Pantura24.com, Kota Pekalongan – Penyebab melonjaknya tagihan Perusahaan Air Minum (PAM) Kota Pekalongan diungkap oleh korban dan mantan karyawan Perusda Tirtayasa. Perusahaan plat merah tersebut diduga mempraktekan kecurangan kepada seluruh pelanggan secara acak.
“Saya pernah komplain soal tagihan yang tidak wajar itu. Saya mintakan foto meteran tidak diberikan, mereka ini tidak punya bukti,” ungkap M salah satu pelanggan melalui sambungan telepon, Senin (7/8/2023).
Ia menyebut tagihan melonjak yang dimaksud itu ada di Januari hingga Maret 2023 sebesar Rp 2 juta lebih. Sebelumnya tagihan hanya berkisar Rp 200 hingga Rp 275 ribu.

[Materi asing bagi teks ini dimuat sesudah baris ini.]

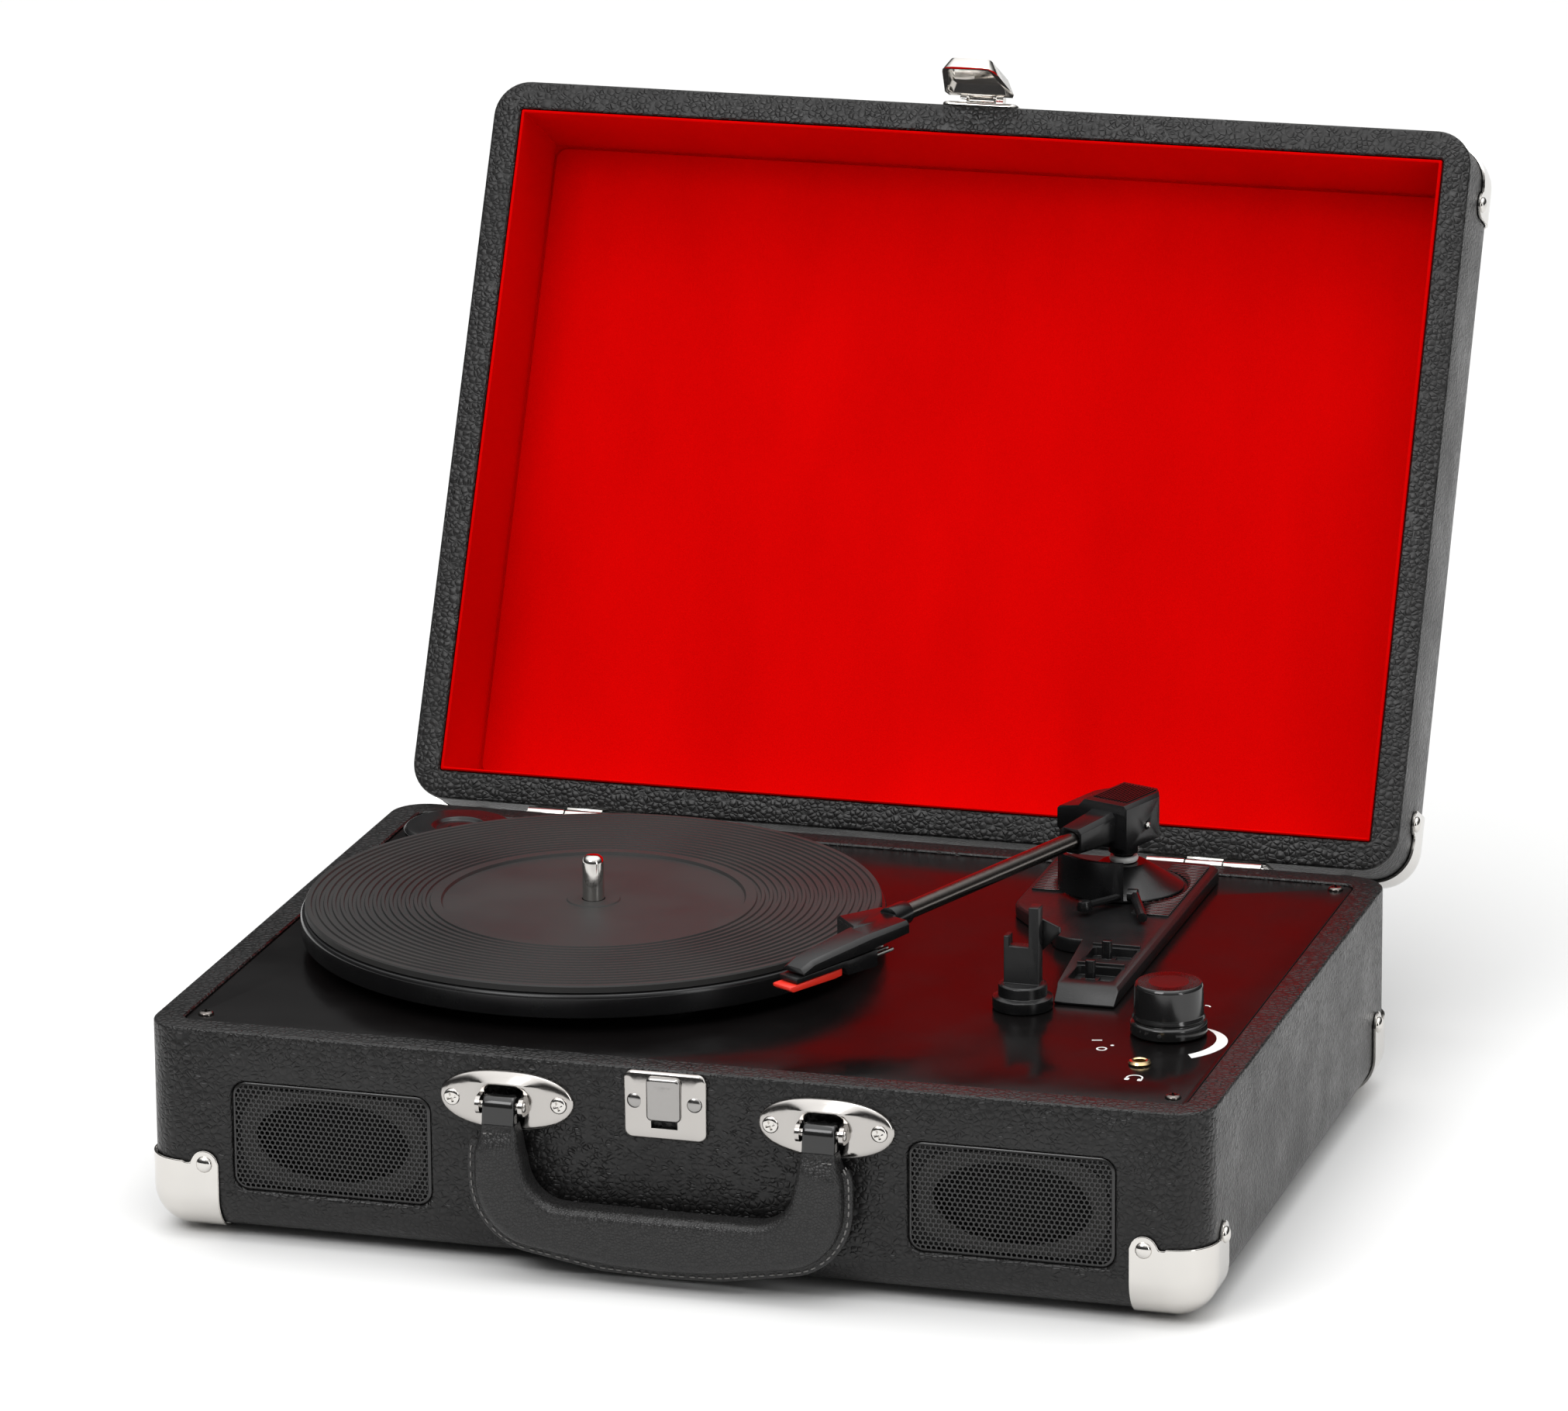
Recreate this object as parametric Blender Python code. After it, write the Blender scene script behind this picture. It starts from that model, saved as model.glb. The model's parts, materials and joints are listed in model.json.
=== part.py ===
"""Suitcase record player, standing open on its four feet, with the lid leaning back on its hinge stops.

Lengths are in metres. +X runs along the front to the right, +Y runs to the back and +Z is up. The player is laid out
in case coordinates, with Y = 0 on the front face of the base and Z = 0 on the ground, and the empty named frame
carries all of it so that the origin ends up under the middle of the whole open player.
"""

from math import acos, cos, pi, radians, sin, sqrt

import bmesh
import bpy
from mathutils import Matrix, Vector

MM = 0.001
GAP = 0.3 * MM  # between two pieces that touch

# Case
CASE_WIDTH = 353 * MM
CASE_DEPTH = 258 * MM
FOOT_HEIGHT = 3 * MM
FOOT_RADIUS = 7 * MM
FOOT_INSET = 32 * MM
BASE_HEIGHT = 68.7 * MM
CORNER_RADIUS = 12.75 * MM
EDGE_RADIUS = 12.5 * MM
RIM_WIDTH = 9.8 * MM
LEDGE_WIDTH = 4 * MM
LEDGE_CORNER = 11 * MM
FLOOR_THICKNESS = 6 * MM
RIM_SOFTNESS = 0.8 * MM
RIM_Z = FOOT_HEIGHT + BASE_HEIGHT
CASE_FRONT_Y = -201 * MM  # puts the origin under the middle of the open player

# Lid
LID_HEIGHT = 45.2 * MM
LID_TOP_THICKNESS = 3.7 * MM
LID_GAP = 0.8 * MM  # over the base's rim when the lid is closed
LID_OPEN = radians(115.7)
HINGE_BEHIND = 3.3 * MM
HINGE_Z = RIM_Z - 2 * MM
HINGE_X = 111 * MM
HINGE_LENGTH = 40 * MM
BARREL_RADIUS = 2.4 * MM
LEAF_THICKNESS = 0.8 * MM
LINING_THICKNESS = 0.9 * MM
LINING_DEPTH = 39 * MM
LINING_SIDE_SLOPE = 0.6 * MM
LINING_END_SLOPE = 2.8 * MM

# Deck
DECK_THICKNESS = 3 * MM
DECK_Z = RIM_Z - 0.7 * MM
DECK_BOTTOM = DECK_Z - DECK_THICKNESS
DECK_SCREW_INSET = 16 * MM

# Platter and its drive
PLATTER_X = -63 * MM
PLATTER_Y = 123 * MM
PLATTER_RADIUS = 97 * MM
PLATTER_TOP = DECK_Z + 13 * MM
DRIVE_RING_RADIUS = 75 * MM
MAT_RADIUS = 95.5 * MM
MAT_THICKNESS = 2.7 * MM
SPINDLE_RADIUS = 3.6 * MM
SPINDLE_TOP = 101.3 * MM
PULLEY_RADIUS = 5 * MM
PULLEY_DISTANCE = 83.5 * MM
PULLEY_BEARING = radians(200)
BELT_THICKNESS = 0.6 * MM
BELT_WIDTH = 4 * MM
FACET_ROOM = 0.2 * MM  # keeps the flat facets of a large ring clear of the one inside it
ADAPTER_X = -144.5 * MM
ADAPTER_Y = 224.5 * MM
ADAPTER_RADIUS = 19 * MM

# Tonearm
ARM_X = 95 * MM
ARM_Y = 213 * MM
ARM_AXIS_Z = 99 * MM
ARM_HEADING = radians(-19.6)  # from straight ahead, towards the platter
ARM_PLATE_TOP = DECK_Z + 5 * MM
ARM_PLATE_LEFT = 64 * MM
ARM_PLATE_RIGHT = 121 * MM
ARM_PLATE_NARROW = 101 * MM
ARM_PLATE_FRONT = 98.5 * MM
ARM_PLATE_BACK = 245.5 * MM
ARM_PLATE_SHOULDER = 160 * MM
SLOT_X = 109.5 * MM
SPEED_SLOT_Y = 118.5 * MM
STOP_SLOT_Y = 140 * MM
BAR_TOP = ARM_PLATE_TOP + 1.2 * MM
TUBE_RADIUS = 2.9 * MM
TUBE_START = 31 * MM
TUBE_END = 127.2 * MM
TUBE_RISE = 0.8 * MM  # above the pivot pin's axis
HEAD_OFFSET = radians(-10)
DOME_HEIGHT = 8.6 * MM
POST_RADIUS = 3.1 * MM
LIFT_RADIUS = 22.5 * MM
LIFT_TOP = 90.8 * MM
LIFT_HEIGHT = 13.2 * MM
REST_X = 92 * MM
REST_Y = 93 * MM
REST_SADDLE = 92 * MM
LEVER_HUB = (103.6 * MM, 191.5 * MM, 80 * MM)
HOUSING_LEFT = -18.6 * MM  # the housing reaches further on the platter's side
HOUSING_RIGHT = 9.4 * MM
CARTRIDGE_X = 7 * MM  # the cartridge hangs to the outer side of the tube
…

Upaya untuk meminta keringanan pun ditolak dan beban tagihan tersebut tetap ditimpakan kepada pelanggan dan harus dibayar meski pihak Perusda Tirtayasa tidak bisa menunjukan bukti berupa foto meteran yang menjadi acuan pemakaian air.
“Mereka ini (oknum di lapangan) sudah lama tidak datang ke rumah untuk mengecek meteran. Makanya tidak ada bukti foto meteran, hitungannya hanya estimasi dari tagihan sebelumnya ketika masih normal atau wajar,” ujarnya.
Warga Kelurahan Medono tersebut juga mengungkapkan selain tidak ada petugas datang ke rumah, pihak Perusda Tirtayasa juga meminta dirinya untuk rutin tiap bulan mengirim foto meteran sendiri sebagai bukti.
“Kita sudah bayar jasa bahkan dibebani uang perawatan Rp 10 ribu kok malah disuruh mengambil foto sendiri dan melaporkan tiap bulan, kan aneh. Harusnya ada pelayanan, kalau kekurangan SDM ya harus ditambah rekruitmennya,” keluhnya.
Adapun korban lainnya yang menolak mengungkap identitasnya menambahkan mengalami hal yang sama, hanya saja pengajuan komplain atas tagihan air yang membengkak tersebut sudah diterima serta direvisi oleh Perusda Tirtayasa dan mereka meminta maaf.
Sementara itu HO mantan pegawai Perusda Tirtayasa membeberkan dugaan praktik kecurangan tehadap pelanggan dilakukan dengan modus menukar foto meteran pada bukti tagihan secara acak.
Setelah itu dugaannya mereka mengarang sendiri angka kubikasi yang tertera di meteran seolah itu asli padahal fiktif karena tidak dilakukan pencatatan sebagaimana mestinya.
“Alurnya itu laporan fiktif hasil karangan oknum di lapangan diserahkan ke bagian hubungan pelanggan (hublang) yang manjadi atasannya, lalu diolah lagi oleh admin,” kata HO menjelaskan.
Ia menuturkan tidak ada bukti catatan maupun foto meteran air itu menandakan tidak ada kunjungan rutin ke rumah-rumah pelanggan. Oknum biasanya malas datang sehingga dipakai jurus mengarang laporan.
HO pun memberikan tips agar tagihan air milik pelanggan tidak lagi dikerjai oleh oknum dengan cara aktif mencatat atau memfoto sendiri meteran yang ada di rumah rutin tiap bulan.
“Itu bisa menjadi bukti bagi pelanggan, jadi bila nanti muncul tagihan berbeda maka bisa dicocokkan datanya dengan rekening tagihan dari pihak perusahaan,” terangnya.
Kemudian yang perlu diperhatikan, pelanggan juga harus cermat menghitung jumlah tagihan yang harus dibayarkan dengan cara mengecek atau mencocokan data dari rekening tagihan dengan angka di meteran apakah sudah sesuai.
“Jadi saat kita bayar tagihannya lihat berapa kubikasinya dan berapa angka meterannya. Lau hasil meteran dikurangi jumlah rekening, ilustrasinya awal bulan cek angka meteran lalu akhir bulan cek rekeninganya maka akan muncul jumlah kubikasi yang harus dibayar dengan cara angka meteran dikurangi tagihan di rekening,” paparnya.
Di sisi lain Direktur Perusda Tirtayasa Kota Pekalongan, Mohammad Iqbal saat dihubungi melalui sambungan telepon untuk menanggapi persoalan tersebut tidak merespon.
Yang bersangkutan baru merespon setelah beberapa saat dihubungi melalui chat What’s App dengan mengatakan sedang berada di luar kota.
“Masih di luar kota mas,” jawabnya singkat.